Oskar Kokoschka wurde 1886 in Niederösterreich geboren und betätigte sich nicht nur als Maler und Zeichner, sondern schrieb auch Dramen, schuf Bühnenbilder und Kostüme und hielt viele kulturpolitische Vorträge. Er studierte an der Wiener Kunstgewerbeschule und war anfänglich von den Formen des Wiener Jugendstils begeistert. Doch schon bald verlor sich dieses Formenvokabular zugunsten einer expressionistischen Ausdrucks-weise. Nach dem Ersten Weltkrieg übernahm Kokoschka 1919 für sieben Jahre eine Professur an der Dresdner Akademie und von 1924 bis 1933 hatte er einen zweiten Wohnsitz in Paris. Als knapp 50-Jähriger ging Kokoschka 1934 ins Prager Exil, wo bereits seit 1918 seine Schwester lebte. Vier Jahre später flüchtete er vor den Diffamierungen der Nationalsozialisten nach Großbritannien. Ab 1953 bis zu seinem Tod 1980 lebte der Künstler in Villeneuve am Genfer See in der Schweiz.

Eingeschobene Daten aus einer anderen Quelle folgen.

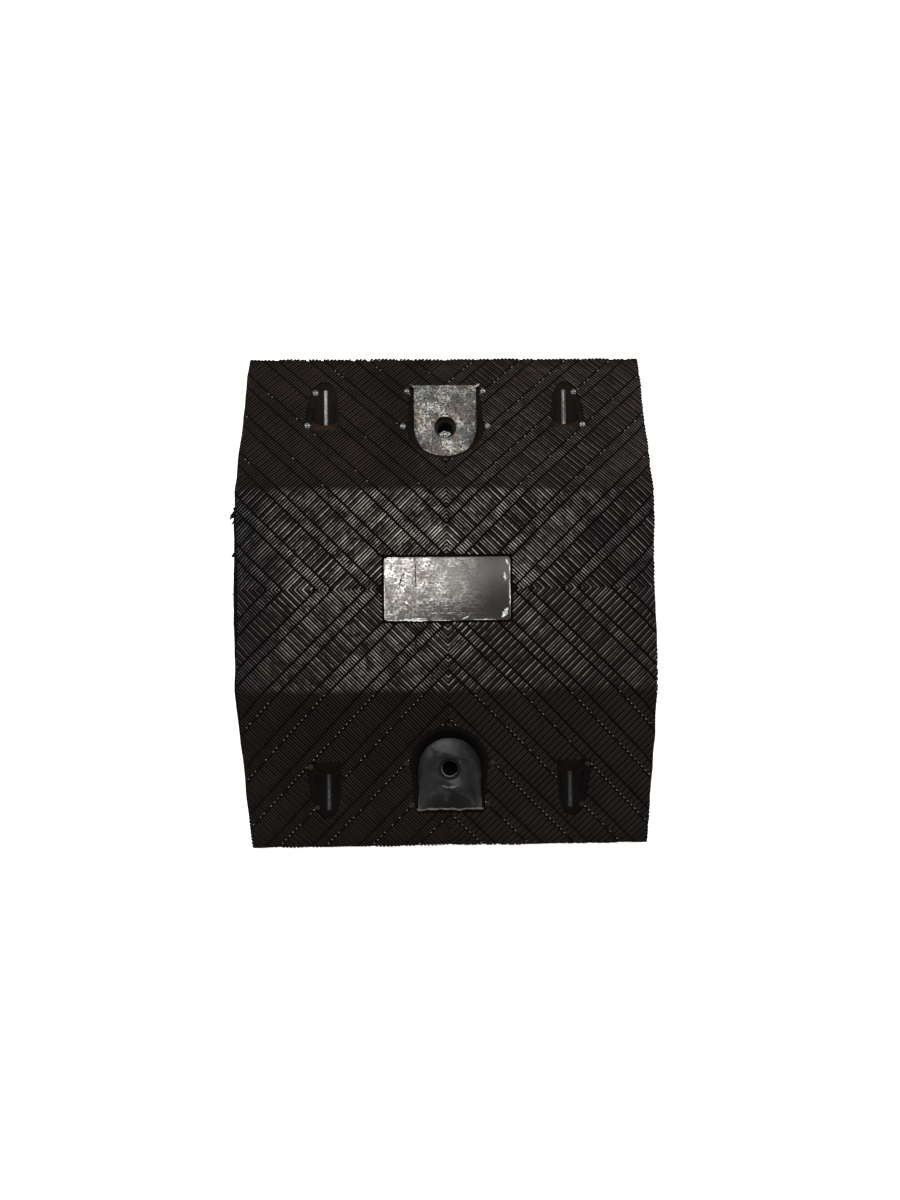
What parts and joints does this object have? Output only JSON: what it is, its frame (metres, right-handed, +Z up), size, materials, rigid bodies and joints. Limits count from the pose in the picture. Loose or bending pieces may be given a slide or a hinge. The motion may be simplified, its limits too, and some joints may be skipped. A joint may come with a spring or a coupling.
{
  "type": "rubber speed bump module",
  "caption": "Bolt-down rubber speed bump module with a flat top, two ramps, a chevron tread, recessed bolt seats and empty reflector scoops.",
  "frame": {"origin": "on the ground, under the middle of the module", "axes": "+Y along the direction of travel, +Z up, X across the lane"},
  "size_m": [0.4, 0.5, 0.05],
  "materials": {
    "rubber": "moulded recycled rubber, matt in the grooves, polished and dusty on the ribs",
    "panel": "blank panel, worn semi-gloss with stains and scratches",
    "seat_plate": "worn semi-gloss steel with mottled stains",
    "sleeve": "turned steel, dirty in the bore"
  },
  "bodies": {
    "root": {"rubber_body": "rubber", "centre_panel": "panel", "seat_plate_front": "seat_plate", "seat_plate_rear": "seat_plate", "bolt_sleeve_front": "sleeve", "bolt_sleeve_rear": "sleeve"}
  },
  "joints": []
}
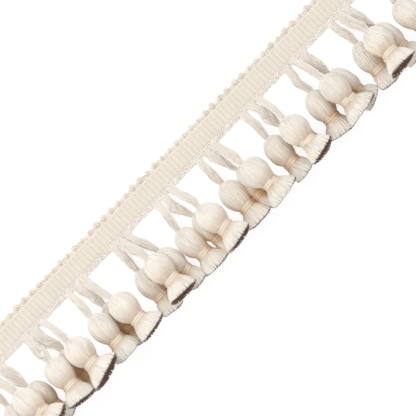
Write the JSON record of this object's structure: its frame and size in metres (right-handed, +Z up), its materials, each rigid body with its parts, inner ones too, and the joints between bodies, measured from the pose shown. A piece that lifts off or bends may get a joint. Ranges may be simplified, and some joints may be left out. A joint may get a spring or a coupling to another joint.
{
  "type": "onion tassel fringe trim",
  "caption": "Cream fringe trim: a ribbed heading tape with a picot edging and groups of flat yarn hangers, each ending in a round onion tassel with a bound neck and a short flared skirt.",
  "frame": {"origin": "on the heading tape's flat back, at the middle of its length and of its width", "axes": "+X along the tape, +Y across it to the picot edging, so the tassels lie towards -Y, and +Z up from the surface that the trim lies on"},
  "size_m": [0.3192, 0.0668, 0.0275],
  "materials": {
    "heading_cloth": "ribbed woven tape of matt cream yarn",
    "picot_yarn": "looped matt cream yarn",
    "hanger_yarn": "soft twisted cream yarns",
    "tassel_yarn": "soft cream yarns laid side by side",
    "binding_thread": "closely wound cream thread"
  },
  "bodies": {
    "root": {"heading_tape": "heading_cloth", "picot_edging": "picot_yarn", "hanger_fringe": "hanger_yarn", "binding_01_left": "binding_thread", "tassel_01_left": "tassel_yarn", "binding_01_middle": "binding_thread", "tassel_01_middle": "tassel_yarn", "binding_01_right": "binding_thread", "tassel_01_right": "tassel_yarn", "binding_02_left": "binding_thread", "tassel_02_left": "tassel_yarn", "binding_02_middle": "binding_thread", "tassel_02_middle": "tassel_yarn", "binding_02_right": "binding_thread", "tassel_02_right": "tassel_yarn", "binding_03_left": "binding_thread", "tassel_03_left": "tassel_yarn", "binding_03_middle": "binding_thread", "tassel_03_middle": "tassel_yarn", "binding_03_right": "binding_thread", "tassel_03_right": "tassel_yarn", "binding_04_left": "binding_thread", "tassel_04_left": "tassel_yarn", "binding_04_middle": "binding_thread", "tassel_04_middle": "tassel_yarn", "binding_04_right": "binding_thread", "tassel_04_right": "tassel_yarn", "binding_05_left": "binding_thread", "tassel_05_left": "tassel_yarn", "binding_05_middle": "binding_thread", "tassel_05_middle": "tassel_yarn", "binding_05_right": "binding_thread", "tassel_05_right": "tassel_yarn", "binding_06_left": "binding_thread", "tassel_06_left": "tassel_yarn", "binding_06_middle": "binding_thread", "tassel_06_middle": "tassel_yarn", "binding_06_right": "binding_thread", "tassel_06_right": "tassel_yarn", "binding_07_left": "binding_thread", "tassel_07_left": "tassel_yarn", "binding_07_middle": "binding_thread", "tassel_07_middle": "tassel_yarn", "binding_07_right": "binding_thread", "tassel_07_right": "tassel_yarn", "binding_08_left": "binding_thread", "tassel_08_left": "tassel_yarn", "binding_08_middle": "binding_thread", "tassel_08_middle": "tassel_yarn", "binding_08_right": "binding_thread", "tassel_08_right": "tassel_yarn", "binding_09_left": "binding_thread", "tassel_09_left": "tassel_yarn", "binding_09_middle": "binding_thread", "tassel_09_middle": "tassel_yarn", "binding_09_right": "binding_thread", "tassel_09_right": "tassel_yarn", "binding_10_left": "binding_thread", "tassel_10_left": "tassel_yarn"}
  },
  "joints": []
}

Mit Adolf Loos, einem frühen Förderer des Künstlers, unternahm Kokoschka bereits 1908/09 erste Reisen nach Ungarn und in die Schweiz. Die Reiselust und das Interesse an unterschiedlichen Ländern und Landschaften, an verschiedenen Kulturen und Menschen begleiteten ihn sein ganzes Leben. Schon vor dem Zweiten Weltkrieg unternahm er lange Studienreisen nach Deutschland und Italien, das er immer wieder besuchte, nach Südfrankreich, Spanien, Portugal, Holland, England, Irland und Schottland sowie Nordafrika und Ägypten, Jerusalem und Istanbul.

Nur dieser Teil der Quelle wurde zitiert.